SOURCE DATA →
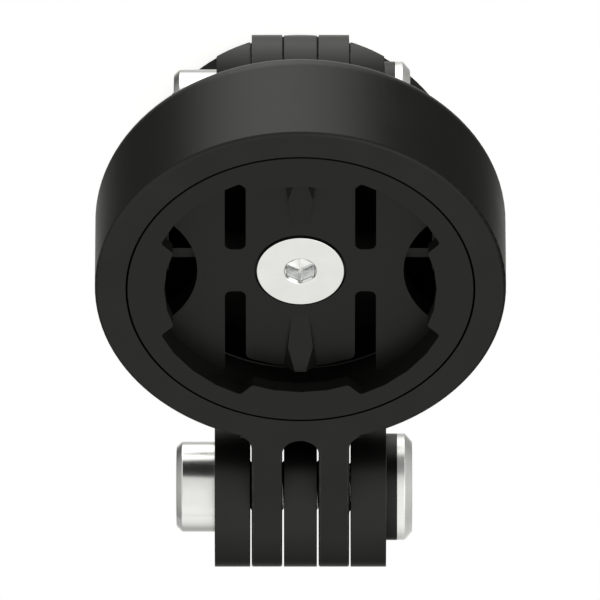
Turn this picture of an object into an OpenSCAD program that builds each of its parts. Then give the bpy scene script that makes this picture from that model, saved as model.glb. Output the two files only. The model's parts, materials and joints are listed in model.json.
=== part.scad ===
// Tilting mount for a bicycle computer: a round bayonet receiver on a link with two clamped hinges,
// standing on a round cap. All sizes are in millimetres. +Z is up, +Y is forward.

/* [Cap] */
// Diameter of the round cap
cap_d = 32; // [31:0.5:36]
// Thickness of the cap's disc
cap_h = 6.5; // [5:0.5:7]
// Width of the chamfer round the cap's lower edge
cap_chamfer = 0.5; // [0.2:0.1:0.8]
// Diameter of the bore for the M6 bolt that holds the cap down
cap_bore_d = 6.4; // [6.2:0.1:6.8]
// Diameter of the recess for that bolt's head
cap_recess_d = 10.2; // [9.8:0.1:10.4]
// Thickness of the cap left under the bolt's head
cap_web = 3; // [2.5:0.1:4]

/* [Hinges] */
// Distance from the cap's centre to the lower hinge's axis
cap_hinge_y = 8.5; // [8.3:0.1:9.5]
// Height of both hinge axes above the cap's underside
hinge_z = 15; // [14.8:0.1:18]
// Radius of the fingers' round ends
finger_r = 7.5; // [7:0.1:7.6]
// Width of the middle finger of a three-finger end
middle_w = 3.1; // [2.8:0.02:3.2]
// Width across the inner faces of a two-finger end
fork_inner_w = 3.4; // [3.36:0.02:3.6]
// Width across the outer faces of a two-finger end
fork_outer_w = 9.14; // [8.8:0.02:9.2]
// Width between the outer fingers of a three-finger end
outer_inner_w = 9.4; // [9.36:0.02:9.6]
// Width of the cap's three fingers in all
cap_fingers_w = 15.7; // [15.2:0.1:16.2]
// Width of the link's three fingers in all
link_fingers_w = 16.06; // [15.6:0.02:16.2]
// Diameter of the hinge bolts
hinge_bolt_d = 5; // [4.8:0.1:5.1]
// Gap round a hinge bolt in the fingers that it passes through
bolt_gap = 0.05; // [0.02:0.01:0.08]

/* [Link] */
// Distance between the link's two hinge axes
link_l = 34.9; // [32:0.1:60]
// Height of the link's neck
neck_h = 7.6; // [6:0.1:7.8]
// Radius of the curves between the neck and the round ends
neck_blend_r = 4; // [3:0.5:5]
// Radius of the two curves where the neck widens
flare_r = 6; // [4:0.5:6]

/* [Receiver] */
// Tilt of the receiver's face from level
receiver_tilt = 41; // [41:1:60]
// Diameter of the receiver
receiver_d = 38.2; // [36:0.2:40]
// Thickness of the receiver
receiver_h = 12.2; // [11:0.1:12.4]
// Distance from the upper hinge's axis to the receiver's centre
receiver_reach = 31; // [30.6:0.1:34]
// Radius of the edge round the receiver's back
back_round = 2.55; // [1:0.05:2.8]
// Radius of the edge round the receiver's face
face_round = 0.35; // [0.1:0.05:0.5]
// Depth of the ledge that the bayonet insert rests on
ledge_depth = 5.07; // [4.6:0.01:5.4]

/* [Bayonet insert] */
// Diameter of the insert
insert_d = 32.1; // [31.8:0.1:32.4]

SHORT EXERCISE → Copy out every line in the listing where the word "that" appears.

ANSWER BELOW →
Turn this picture of an object into an OpenSCAD program that builds each of its parts. Then give the bpy scene script that makes this picture from that model, saved as model.glb. Output the two files only. The model's parts, materials and joints are listed in model.json.
// Diameter of the bore for the M6 bolt that holds the cap down
// Diameter of the recess for that bolt's head
// Gap round a hinge bolt in the fingers that it passes through
// Depth of the ledge that the bayonet insert rests on